(Modeling code records)
• • • • • • •
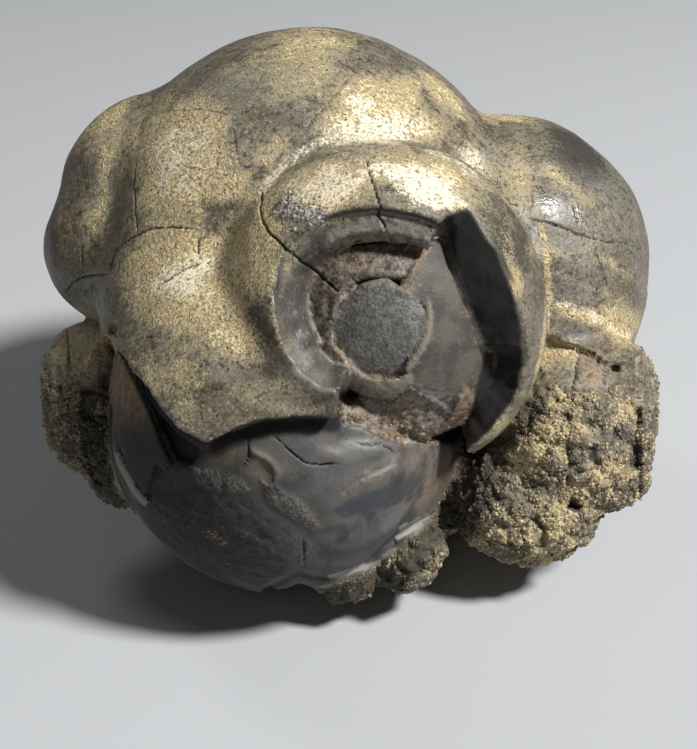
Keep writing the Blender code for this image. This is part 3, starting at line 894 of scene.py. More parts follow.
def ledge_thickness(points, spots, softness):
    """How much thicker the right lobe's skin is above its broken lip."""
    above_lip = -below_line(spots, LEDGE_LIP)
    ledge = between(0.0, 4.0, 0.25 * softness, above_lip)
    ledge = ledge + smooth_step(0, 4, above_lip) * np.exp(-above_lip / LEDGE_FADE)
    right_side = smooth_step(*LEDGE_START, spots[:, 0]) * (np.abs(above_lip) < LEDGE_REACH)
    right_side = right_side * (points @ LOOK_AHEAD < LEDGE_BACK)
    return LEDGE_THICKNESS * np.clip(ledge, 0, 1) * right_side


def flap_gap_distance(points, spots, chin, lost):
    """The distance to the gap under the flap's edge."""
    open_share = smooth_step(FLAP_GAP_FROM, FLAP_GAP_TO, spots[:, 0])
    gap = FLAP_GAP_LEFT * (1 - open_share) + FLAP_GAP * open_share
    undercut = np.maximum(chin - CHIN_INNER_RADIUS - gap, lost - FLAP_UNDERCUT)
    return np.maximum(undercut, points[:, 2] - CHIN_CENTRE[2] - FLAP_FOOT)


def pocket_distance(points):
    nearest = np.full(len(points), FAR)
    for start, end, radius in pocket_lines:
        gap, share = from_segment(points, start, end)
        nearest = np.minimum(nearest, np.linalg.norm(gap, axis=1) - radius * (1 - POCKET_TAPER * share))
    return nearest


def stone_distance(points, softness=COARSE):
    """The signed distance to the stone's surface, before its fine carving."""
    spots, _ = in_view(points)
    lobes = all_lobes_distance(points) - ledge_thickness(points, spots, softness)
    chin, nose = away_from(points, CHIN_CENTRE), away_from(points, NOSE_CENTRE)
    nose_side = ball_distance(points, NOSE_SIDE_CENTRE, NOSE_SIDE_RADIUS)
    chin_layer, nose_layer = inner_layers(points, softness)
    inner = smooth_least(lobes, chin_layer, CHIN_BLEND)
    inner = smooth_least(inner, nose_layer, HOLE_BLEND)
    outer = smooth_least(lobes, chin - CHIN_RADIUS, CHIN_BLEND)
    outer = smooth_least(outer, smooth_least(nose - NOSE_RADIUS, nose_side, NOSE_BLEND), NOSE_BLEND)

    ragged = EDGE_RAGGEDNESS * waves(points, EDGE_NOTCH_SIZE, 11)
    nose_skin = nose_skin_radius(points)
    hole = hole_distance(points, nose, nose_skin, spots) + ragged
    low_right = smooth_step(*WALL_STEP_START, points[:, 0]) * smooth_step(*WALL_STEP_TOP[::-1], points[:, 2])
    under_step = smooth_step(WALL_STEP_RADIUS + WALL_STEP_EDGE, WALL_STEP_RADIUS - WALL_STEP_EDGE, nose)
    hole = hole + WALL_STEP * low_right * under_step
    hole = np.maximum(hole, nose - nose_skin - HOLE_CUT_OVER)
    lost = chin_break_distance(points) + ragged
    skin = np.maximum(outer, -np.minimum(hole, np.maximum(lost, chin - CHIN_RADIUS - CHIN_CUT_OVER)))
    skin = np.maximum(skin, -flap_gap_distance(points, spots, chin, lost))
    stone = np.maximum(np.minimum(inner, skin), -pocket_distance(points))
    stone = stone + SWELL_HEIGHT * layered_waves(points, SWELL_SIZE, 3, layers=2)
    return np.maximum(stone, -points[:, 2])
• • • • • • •
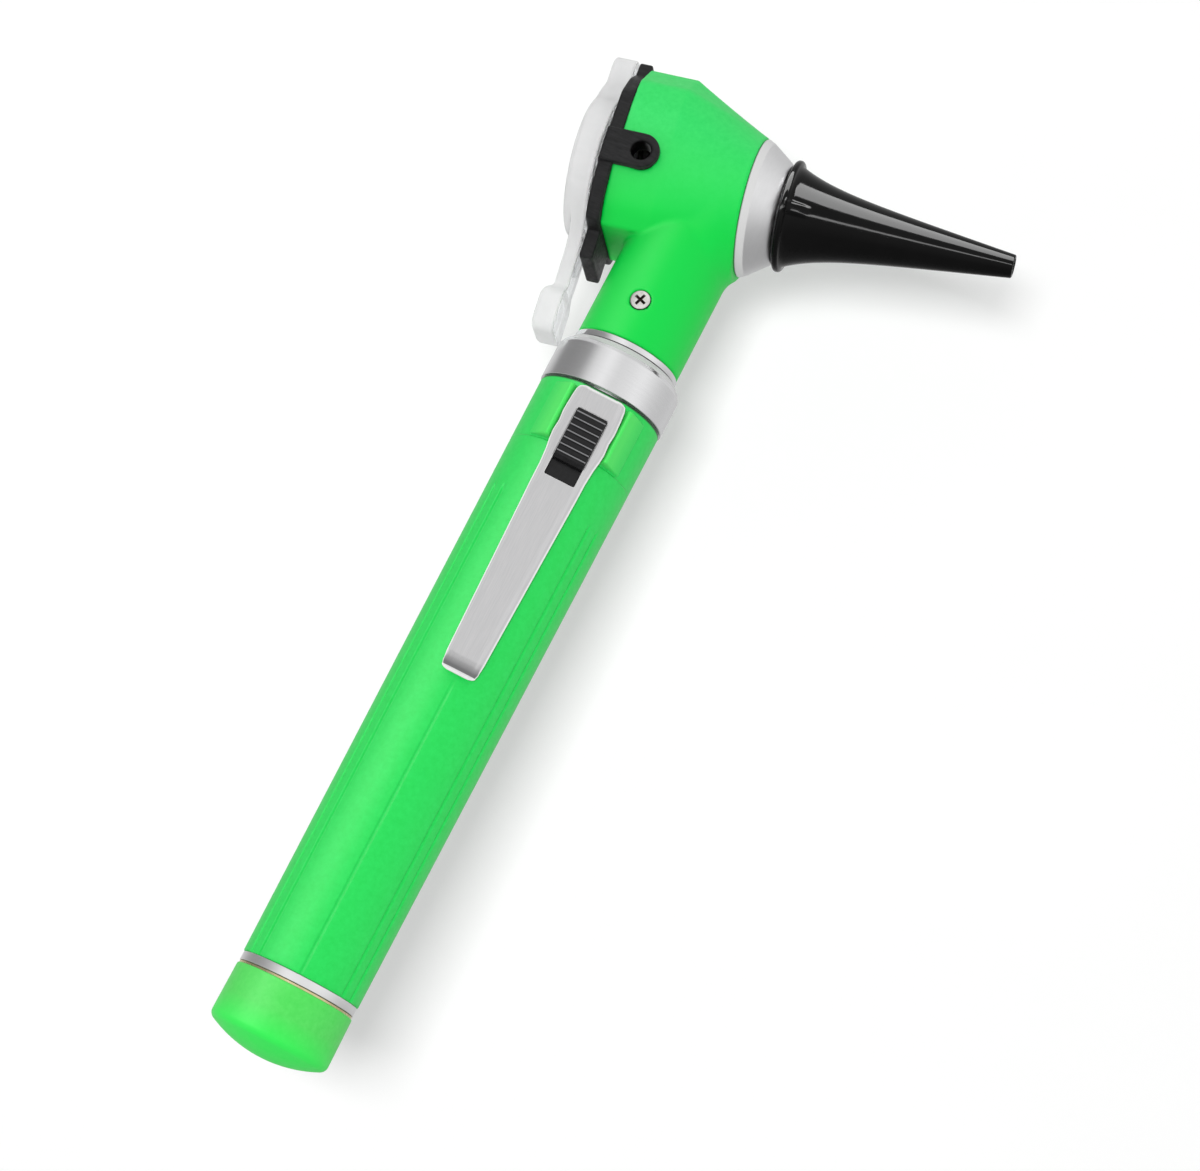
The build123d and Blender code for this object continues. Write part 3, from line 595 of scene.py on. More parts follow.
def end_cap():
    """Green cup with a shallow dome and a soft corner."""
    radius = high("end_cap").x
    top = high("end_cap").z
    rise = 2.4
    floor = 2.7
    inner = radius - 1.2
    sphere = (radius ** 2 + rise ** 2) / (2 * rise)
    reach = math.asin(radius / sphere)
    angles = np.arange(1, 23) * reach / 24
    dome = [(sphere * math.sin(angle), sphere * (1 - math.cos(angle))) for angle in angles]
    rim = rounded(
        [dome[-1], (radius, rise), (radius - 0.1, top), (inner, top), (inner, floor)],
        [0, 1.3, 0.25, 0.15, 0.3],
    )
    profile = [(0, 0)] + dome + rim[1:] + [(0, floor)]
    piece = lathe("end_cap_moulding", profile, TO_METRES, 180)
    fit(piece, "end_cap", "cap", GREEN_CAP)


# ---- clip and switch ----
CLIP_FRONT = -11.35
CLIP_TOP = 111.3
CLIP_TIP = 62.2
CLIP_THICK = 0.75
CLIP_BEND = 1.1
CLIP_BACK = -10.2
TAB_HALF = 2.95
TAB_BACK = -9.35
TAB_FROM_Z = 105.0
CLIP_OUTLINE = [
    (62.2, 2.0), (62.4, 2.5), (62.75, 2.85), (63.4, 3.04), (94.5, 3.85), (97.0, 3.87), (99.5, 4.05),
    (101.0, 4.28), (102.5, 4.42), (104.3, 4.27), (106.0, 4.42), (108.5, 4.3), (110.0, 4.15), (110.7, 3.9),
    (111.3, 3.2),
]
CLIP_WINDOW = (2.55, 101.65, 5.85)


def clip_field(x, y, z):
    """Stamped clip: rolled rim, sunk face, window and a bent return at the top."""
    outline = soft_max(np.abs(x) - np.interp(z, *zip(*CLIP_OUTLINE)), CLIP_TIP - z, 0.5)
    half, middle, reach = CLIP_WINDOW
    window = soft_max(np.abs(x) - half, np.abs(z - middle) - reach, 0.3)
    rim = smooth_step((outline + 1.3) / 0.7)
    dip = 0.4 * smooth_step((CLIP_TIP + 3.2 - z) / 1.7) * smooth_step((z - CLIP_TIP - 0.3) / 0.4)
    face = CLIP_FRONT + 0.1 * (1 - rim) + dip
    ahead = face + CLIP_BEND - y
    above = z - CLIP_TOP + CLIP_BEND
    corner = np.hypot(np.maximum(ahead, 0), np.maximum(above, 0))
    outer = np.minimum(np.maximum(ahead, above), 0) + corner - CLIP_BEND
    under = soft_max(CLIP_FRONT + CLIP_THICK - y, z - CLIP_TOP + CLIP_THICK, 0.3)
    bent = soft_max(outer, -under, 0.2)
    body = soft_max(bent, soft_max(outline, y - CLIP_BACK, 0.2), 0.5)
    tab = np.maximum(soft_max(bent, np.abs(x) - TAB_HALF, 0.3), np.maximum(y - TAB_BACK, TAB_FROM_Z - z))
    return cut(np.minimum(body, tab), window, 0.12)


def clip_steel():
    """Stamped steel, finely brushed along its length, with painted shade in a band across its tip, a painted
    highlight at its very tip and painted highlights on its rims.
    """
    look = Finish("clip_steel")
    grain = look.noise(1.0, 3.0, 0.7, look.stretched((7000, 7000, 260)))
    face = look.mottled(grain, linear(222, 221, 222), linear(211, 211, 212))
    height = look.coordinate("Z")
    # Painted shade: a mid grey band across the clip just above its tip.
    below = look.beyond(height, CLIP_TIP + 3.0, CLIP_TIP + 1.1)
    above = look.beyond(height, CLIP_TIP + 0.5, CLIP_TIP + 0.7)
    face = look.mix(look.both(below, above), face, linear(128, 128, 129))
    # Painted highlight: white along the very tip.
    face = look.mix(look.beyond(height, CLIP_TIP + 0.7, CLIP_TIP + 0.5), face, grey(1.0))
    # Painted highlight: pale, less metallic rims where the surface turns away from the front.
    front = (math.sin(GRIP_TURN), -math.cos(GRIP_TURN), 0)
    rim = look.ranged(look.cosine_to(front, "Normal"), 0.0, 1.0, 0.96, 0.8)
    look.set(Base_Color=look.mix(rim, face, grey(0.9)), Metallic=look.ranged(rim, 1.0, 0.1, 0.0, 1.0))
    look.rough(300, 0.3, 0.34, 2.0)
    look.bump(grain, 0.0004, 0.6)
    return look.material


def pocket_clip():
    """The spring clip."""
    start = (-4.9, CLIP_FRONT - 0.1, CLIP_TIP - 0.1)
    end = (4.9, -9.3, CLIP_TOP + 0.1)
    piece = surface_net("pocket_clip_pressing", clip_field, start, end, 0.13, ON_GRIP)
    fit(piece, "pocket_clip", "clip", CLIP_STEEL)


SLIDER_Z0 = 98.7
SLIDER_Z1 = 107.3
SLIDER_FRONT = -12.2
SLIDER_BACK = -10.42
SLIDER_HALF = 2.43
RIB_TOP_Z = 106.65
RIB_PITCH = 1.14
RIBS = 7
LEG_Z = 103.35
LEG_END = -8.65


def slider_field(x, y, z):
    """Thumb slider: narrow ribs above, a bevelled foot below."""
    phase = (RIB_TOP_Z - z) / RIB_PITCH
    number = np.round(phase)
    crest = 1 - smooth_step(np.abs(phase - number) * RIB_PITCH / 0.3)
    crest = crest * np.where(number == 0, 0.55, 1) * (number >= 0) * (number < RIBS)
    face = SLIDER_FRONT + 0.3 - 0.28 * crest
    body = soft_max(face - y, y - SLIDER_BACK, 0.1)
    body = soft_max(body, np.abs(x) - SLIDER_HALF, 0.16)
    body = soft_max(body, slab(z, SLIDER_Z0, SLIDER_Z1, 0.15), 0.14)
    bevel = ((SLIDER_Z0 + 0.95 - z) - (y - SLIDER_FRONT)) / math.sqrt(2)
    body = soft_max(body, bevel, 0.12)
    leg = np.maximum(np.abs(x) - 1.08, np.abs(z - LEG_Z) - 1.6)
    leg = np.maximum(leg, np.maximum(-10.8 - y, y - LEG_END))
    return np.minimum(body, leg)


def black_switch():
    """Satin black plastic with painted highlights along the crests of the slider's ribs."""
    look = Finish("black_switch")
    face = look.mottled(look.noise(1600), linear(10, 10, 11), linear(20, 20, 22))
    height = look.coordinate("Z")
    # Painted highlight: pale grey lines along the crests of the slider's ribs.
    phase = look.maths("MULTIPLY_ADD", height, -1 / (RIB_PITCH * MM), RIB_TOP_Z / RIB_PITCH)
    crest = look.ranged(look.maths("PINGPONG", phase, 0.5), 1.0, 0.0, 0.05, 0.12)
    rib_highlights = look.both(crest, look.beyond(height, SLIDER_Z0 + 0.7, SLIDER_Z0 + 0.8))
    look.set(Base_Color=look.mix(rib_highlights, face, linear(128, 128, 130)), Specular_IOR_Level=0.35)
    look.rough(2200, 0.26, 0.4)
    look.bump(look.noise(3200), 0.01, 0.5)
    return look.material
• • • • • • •
• WHAT IS ASKED: In the listing above, locate the line containing "Keep writing the" and the line containing "return LEDGE_THICKNESS *". Extract those two lines and every line between them, exactly as written, and only those.

• FINISHED ANSWER:
Keep writing the Blender code for this image. This is part 3, starting at line 894 of scene.py. More parts follow.
def ledge_thickness(points, spots, softness):
    """How much thicker the right lobe's skin is above its broken lip."""
    above_lip = -below_line(spots, LEDGE_LIP)
    ledge = between(0.0, 4.0, 0.25 * softness, above_lip)
    ledge = ledge + smooth_step(0, 4, above_lip) * np.exp(-above_lip / LEDGE_FADE)
    right_side = smooth_step(*LEDGE_START, spots[:, 0]) * (np.abs(above_lip) < LEDGE_REACH)
    right_side = right_side * (points @ LOOK_AHEAD < LEDGE_BACK)
    return LEDGE_THICKNESS * np.clip(ledge, 0, 1) * right_side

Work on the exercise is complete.